The X5 comes standard with antilock brakes, traction control, stability control, brake drying and standby features, a rollover sensor, front side airbags and side curtain airbags for the first and second rows. A rearview camera and front and rear parking sensors are optional. The Insurance Institute for Highway Safety gave the 2008 BMW X5 its highest score of "Good" for both the frontal-offset and side impact crash tests.

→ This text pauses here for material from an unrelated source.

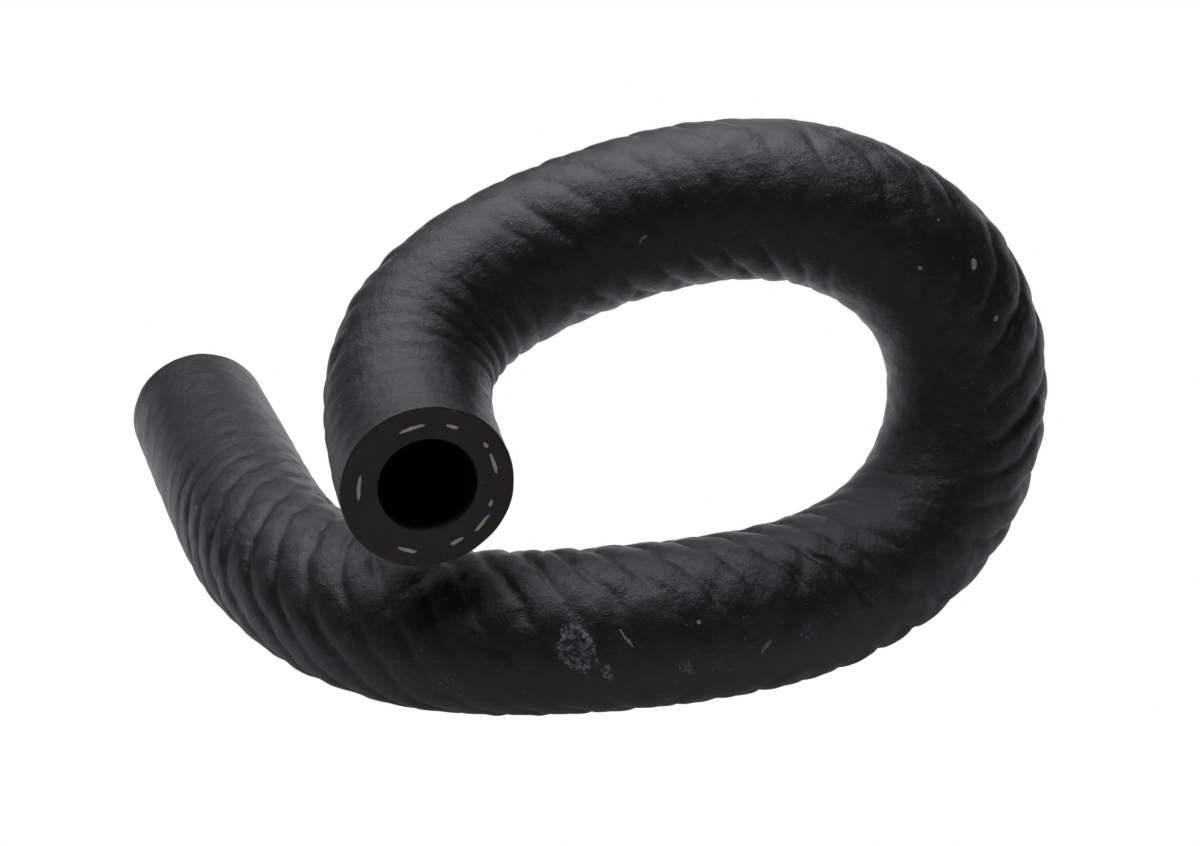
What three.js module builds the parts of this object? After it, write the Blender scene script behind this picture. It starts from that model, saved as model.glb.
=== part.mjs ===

Interior Design and Special Features
The new X5's interior is one of the most elegant BMW has ever built. The dash is gently curved, with handsome wood inlays, generously sized air vents, oversized instrumentation and a truly gorgeous soft-feeling top that unifies the whole design. The only sour notes are the all-in-one iDrive controller and the optional third-row seat. Despite recent improvements, the iDrive system still annoys many drivers with its complexity, and the third-row seat is acutely lacking in spaciousness, even compared with those in other midsize crossover SUVs. Although not a deal-breaker, the electronic gear selector is also rather odd, resembling a joystick found on the bridge of the starship Enterprise. With the second- and third-row seats folded, the X5 has 75 cubic feet of cargo space available, which is about average for this class of vehicle.

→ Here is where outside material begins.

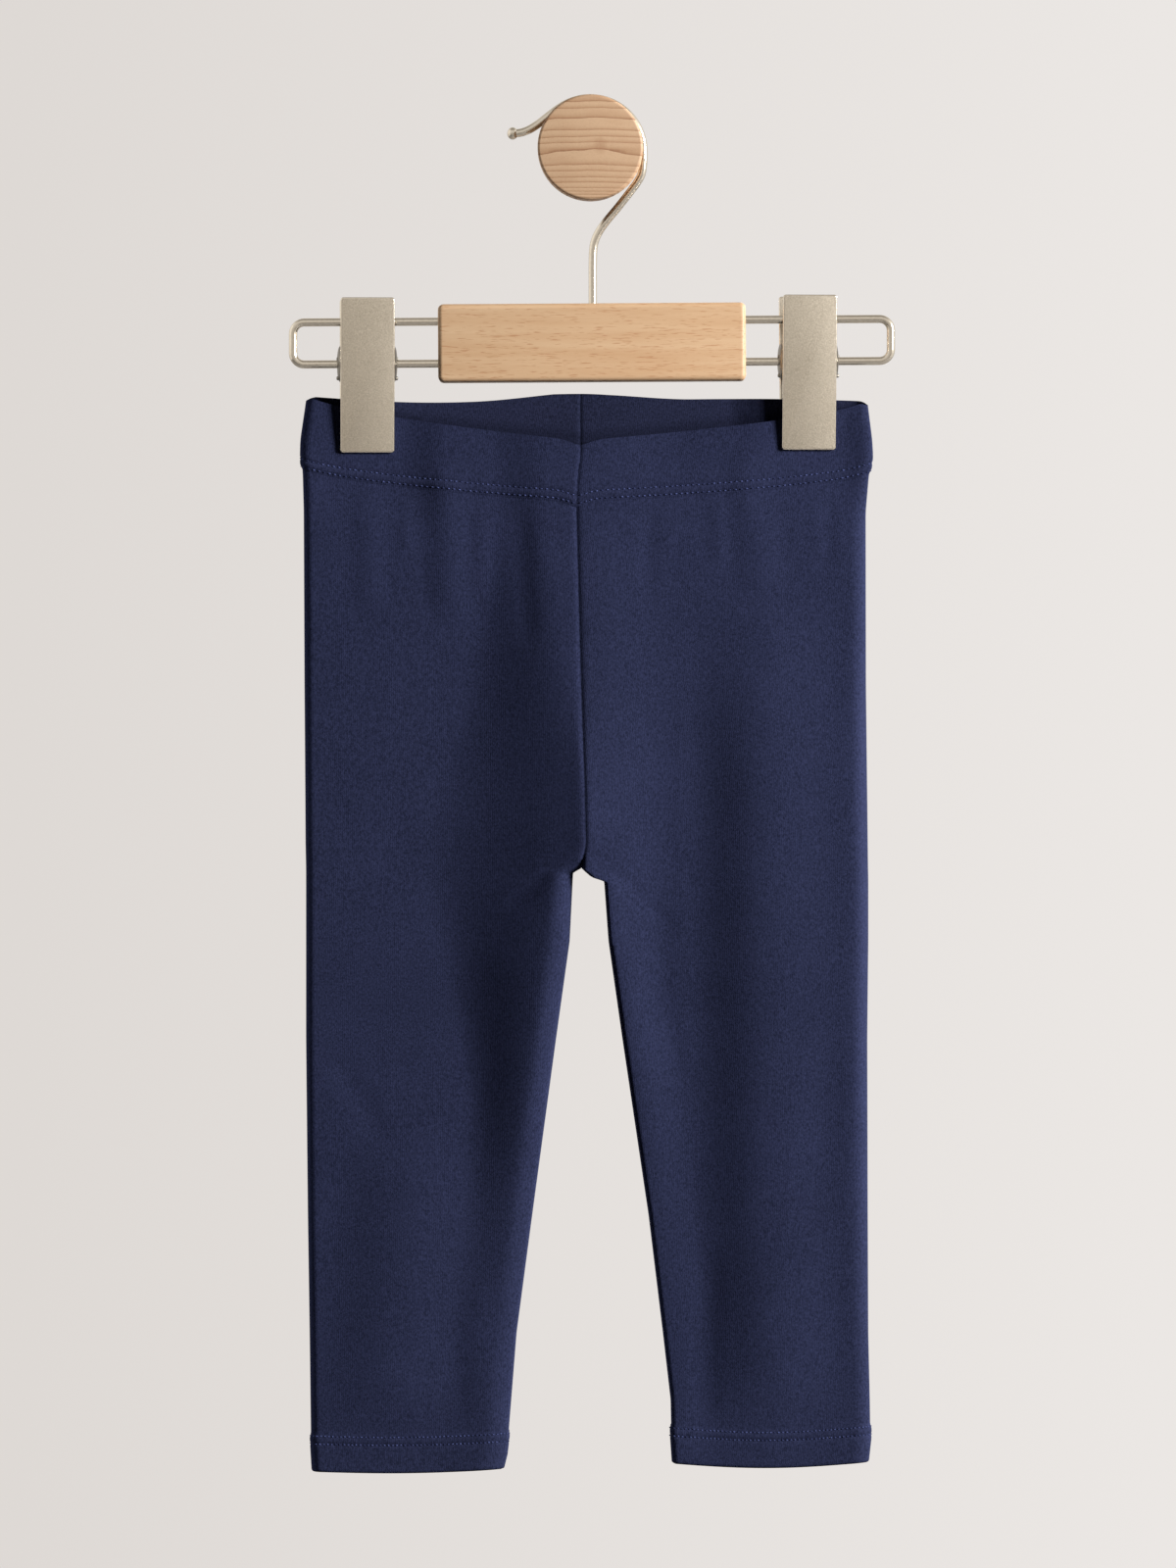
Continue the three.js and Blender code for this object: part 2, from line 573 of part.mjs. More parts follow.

The 2008 BMW X5 is simply one of the best-handling midsize luxury SUVs you can buy. Some competitors offer more utility and many are more adept off-road, but the X5 does an amazing job of taking the sensations and talents of BMW's legendary sport sedans and translating them over to the SUV world. This is particularly true when it is fitted with the optional active dampers and stabilizers. The optional active steering system does indeed ease parking maneuvers as it sharpens the steering ratio considerably at low speeds, though the downside is reduced steering feel. The X5 has an agreeable ride quality, but those looking for a Lexus-like comfy-couch ride may find this Bimmer a little harsh.